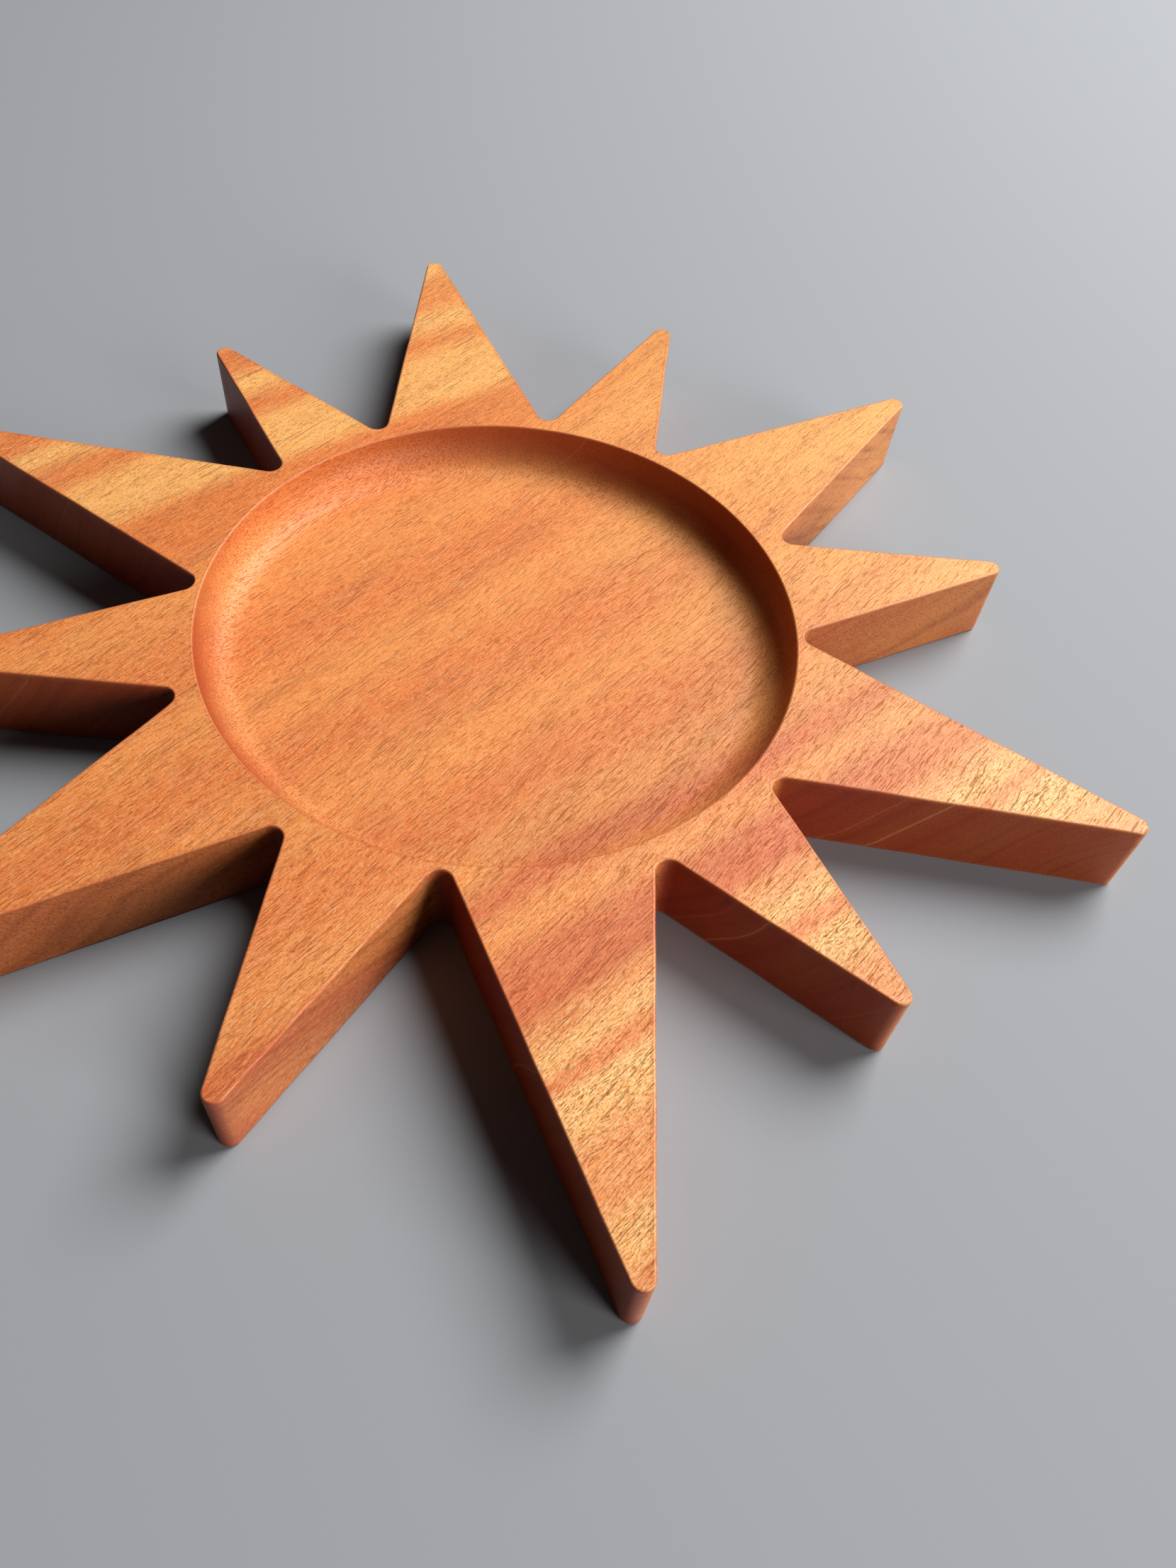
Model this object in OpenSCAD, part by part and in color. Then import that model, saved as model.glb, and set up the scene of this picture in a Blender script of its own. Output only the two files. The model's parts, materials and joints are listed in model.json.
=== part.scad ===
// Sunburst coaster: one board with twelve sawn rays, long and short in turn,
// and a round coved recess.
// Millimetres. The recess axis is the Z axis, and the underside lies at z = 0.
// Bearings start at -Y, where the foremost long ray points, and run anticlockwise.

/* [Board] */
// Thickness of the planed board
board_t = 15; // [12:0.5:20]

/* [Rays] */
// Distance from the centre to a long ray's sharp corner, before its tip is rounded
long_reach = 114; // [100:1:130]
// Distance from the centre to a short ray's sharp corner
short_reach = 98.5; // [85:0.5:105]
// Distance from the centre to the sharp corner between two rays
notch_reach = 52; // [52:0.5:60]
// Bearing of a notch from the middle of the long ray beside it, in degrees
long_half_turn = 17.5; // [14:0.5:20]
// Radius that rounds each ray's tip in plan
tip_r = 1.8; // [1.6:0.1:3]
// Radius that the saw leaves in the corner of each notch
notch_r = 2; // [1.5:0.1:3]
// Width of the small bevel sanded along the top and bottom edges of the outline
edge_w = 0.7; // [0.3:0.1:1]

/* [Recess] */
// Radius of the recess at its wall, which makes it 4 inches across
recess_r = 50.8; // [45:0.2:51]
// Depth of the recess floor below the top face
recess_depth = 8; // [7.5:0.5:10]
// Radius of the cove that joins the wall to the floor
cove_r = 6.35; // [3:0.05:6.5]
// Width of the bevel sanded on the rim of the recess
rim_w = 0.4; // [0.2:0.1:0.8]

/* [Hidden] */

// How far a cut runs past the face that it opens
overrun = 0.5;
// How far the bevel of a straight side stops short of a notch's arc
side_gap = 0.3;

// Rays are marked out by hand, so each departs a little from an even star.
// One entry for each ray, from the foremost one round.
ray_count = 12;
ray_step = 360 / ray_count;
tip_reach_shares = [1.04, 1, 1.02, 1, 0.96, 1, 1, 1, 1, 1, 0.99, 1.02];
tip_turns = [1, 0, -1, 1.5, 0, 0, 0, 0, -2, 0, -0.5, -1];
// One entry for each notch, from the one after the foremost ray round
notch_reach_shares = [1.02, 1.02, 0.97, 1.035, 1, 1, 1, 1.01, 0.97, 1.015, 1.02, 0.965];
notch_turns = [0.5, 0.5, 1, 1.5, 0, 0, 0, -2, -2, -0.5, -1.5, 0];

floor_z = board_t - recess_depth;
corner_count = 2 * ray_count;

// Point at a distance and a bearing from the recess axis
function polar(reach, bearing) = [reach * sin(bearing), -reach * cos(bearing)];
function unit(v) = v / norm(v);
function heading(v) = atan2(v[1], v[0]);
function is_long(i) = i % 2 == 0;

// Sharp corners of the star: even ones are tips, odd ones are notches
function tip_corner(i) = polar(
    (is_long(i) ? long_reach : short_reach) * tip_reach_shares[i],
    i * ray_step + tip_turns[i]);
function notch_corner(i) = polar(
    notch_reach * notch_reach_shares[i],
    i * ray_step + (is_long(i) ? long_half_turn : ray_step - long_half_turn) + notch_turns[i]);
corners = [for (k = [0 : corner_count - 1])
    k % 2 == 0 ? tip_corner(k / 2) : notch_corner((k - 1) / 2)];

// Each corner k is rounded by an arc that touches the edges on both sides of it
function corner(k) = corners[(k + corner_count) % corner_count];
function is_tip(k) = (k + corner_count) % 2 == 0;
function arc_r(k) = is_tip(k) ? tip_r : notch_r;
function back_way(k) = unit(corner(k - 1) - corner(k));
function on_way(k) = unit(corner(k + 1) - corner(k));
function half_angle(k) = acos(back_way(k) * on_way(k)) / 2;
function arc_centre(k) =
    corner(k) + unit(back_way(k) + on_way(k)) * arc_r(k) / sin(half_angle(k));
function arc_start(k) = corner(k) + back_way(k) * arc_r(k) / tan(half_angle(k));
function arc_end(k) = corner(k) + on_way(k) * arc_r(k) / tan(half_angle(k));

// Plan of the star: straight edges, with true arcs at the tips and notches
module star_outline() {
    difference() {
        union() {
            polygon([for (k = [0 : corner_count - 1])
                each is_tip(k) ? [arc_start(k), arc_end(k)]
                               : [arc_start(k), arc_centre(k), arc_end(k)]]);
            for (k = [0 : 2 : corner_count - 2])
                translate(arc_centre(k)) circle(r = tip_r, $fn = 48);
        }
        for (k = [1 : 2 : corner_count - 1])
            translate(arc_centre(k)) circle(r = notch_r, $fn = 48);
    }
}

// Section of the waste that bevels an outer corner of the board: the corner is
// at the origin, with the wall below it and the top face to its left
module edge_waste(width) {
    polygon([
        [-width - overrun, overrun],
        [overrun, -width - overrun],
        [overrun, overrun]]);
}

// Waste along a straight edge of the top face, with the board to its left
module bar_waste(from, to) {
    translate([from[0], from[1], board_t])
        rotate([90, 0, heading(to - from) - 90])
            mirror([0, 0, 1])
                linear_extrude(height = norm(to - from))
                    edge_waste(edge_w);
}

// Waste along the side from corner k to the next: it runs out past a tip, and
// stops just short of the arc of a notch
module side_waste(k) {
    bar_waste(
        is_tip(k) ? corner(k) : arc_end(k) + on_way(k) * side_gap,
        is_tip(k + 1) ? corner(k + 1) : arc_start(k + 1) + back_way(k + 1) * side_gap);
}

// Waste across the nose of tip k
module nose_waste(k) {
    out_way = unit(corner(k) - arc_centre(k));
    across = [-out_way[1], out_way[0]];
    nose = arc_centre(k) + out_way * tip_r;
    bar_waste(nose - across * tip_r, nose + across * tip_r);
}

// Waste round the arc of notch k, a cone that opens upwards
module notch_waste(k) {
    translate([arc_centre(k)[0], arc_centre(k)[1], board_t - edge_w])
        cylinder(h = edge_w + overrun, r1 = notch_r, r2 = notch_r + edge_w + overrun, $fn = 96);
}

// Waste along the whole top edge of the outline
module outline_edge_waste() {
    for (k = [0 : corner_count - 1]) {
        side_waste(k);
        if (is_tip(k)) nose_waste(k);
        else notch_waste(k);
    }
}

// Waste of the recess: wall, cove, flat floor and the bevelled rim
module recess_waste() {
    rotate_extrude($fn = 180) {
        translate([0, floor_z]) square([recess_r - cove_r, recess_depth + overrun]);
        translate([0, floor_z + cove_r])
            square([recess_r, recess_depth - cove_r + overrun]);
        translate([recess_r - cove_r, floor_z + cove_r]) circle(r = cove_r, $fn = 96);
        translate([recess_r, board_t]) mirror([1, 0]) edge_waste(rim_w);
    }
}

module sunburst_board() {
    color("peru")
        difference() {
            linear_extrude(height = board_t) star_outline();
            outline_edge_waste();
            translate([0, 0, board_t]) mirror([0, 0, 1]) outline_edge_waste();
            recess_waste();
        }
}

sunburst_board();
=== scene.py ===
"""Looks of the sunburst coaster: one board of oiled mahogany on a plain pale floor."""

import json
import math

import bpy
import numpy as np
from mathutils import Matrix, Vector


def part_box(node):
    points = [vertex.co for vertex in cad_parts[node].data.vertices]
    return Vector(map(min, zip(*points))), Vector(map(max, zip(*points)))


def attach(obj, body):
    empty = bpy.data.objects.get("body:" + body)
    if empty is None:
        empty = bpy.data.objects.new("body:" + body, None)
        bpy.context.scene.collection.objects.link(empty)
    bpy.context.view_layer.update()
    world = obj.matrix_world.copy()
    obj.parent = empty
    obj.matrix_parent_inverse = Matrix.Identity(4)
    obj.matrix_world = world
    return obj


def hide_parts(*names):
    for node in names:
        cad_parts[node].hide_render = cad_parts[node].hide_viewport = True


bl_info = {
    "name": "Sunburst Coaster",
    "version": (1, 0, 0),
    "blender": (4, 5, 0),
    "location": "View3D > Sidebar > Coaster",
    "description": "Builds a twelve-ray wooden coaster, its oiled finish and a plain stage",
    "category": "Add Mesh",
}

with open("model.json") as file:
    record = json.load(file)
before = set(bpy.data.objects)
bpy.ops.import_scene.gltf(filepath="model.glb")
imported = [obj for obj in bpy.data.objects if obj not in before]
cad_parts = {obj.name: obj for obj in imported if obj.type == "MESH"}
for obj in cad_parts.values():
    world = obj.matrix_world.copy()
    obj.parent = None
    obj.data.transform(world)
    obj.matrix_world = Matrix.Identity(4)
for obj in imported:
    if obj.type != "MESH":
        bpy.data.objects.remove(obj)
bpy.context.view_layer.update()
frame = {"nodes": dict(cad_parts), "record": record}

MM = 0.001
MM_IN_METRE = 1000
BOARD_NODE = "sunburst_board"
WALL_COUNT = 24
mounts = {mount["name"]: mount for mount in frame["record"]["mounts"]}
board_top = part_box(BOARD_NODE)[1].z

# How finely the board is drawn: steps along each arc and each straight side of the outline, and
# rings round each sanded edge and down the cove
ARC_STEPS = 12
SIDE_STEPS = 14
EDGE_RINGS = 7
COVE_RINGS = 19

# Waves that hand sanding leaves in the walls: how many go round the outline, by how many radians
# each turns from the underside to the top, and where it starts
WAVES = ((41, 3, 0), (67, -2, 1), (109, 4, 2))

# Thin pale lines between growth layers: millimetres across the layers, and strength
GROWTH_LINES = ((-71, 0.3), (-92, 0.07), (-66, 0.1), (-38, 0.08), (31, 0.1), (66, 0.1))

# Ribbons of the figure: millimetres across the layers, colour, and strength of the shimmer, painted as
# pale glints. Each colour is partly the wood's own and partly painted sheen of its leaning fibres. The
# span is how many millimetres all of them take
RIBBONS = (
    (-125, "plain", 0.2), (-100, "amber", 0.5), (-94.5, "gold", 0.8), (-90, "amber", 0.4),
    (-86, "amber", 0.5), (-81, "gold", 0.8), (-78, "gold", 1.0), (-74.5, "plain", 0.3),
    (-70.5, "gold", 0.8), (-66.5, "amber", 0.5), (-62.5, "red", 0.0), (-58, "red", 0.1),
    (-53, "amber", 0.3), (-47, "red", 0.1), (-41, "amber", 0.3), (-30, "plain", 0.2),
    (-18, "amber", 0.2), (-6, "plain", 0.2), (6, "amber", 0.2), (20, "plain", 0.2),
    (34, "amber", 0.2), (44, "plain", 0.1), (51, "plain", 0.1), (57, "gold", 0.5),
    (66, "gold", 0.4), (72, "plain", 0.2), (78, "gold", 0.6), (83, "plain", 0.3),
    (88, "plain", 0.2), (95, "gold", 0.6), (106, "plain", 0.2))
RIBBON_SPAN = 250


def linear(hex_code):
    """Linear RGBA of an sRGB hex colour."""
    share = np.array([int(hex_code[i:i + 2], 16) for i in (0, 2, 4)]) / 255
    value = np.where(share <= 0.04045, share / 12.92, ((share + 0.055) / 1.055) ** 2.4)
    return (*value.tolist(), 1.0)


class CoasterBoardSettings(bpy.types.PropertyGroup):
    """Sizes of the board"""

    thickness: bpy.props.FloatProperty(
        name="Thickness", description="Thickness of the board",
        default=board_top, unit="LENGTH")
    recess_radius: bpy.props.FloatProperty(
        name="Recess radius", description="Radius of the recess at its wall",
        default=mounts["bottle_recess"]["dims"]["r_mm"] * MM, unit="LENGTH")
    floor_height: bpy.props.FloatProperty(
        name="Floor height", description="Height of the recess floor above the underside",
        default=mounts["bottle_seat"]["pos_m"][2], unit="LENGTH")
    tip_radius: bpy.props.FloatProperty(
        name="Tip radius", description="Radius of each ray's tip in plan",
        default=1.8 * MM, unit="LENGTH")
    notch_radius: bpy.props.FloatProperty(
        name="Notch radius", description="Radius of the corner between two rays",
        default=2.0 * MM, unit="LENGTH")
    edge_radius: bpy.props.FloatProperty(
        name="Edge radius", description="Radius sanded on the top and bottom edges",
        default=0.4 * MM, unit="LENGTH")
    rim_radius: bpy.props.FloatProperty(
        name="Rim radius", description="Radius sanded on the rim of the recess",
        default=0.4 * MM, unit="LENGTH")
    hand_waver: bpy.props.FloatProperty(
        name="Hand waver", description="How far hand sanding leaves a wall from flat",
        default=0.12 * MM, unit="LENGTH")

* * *

» **GOAL**
Print exactly the run of lines that starts at the line with "edge of the outline" and ends at the line with "obj.parent = empty". Leave out every other line.

» **COMPLETE ANSWER**
// Waste along the whole top edge of the outline
module outline_edge_waste() {
    for (k = [0 : corner_count - 1]) {
        side_waste(k);
        if (is_tip(k)) nose_waste(k);
        else notch_waste(k);
    }
}

// Waste of the recess: wall, cove, flat floor and the bevelled rim
module recess_waste() {
    rotate_extrude($fn = 180) {
        translate([0, floor_z]) square([recess_r - cove_r, recess_depth + overrun]);
        translate([0, floor_z + cove_r])
            square([recess_r, recess_depth - cove_r + overrun]);
        translate([recess_r - cove_r, floor_z + cove_r]) circle(r = cove_r, $fn = 96);
        translate([recess_r, board_t]) mirror([1, 0]) edge_waste(rim_w);
    }
}

module sunburst_board() {
    color("peru")
        difference() {
            linear_extrude(height = board_t) star_outline();
            outline_edge_waste();
            translate([0, 0, board_t]) mirror([0, 0, 1]) outline_edge_waste();
            recess_waste();
        }
}

sunburst_board();
=== scene.py ===
"""Looks of the sunburst coaster: one board of oiled mahogany on a plain pale floor."""

import json
import math

import bpy
import numpy as np
from mathutils import Matrix, Vector


def part_box(node):
    points = [vertex.co for vertex in cad_parts[node].data.vertices]
    return Vector(map(min, zip(*points))), Vector(map(max, zip(*points)))


def attach(obj, body):
    empty = bpy.data.objects.get("body:" + body)
    if empty is None:
        empty = bpy.data.objects.new("body:" + body, None)
        bpy.context.scene.collection.objects.link(empty)
    bpy.context.view_layer.update()
    world = obj.matrix_world.copy()
    obj.parent = empty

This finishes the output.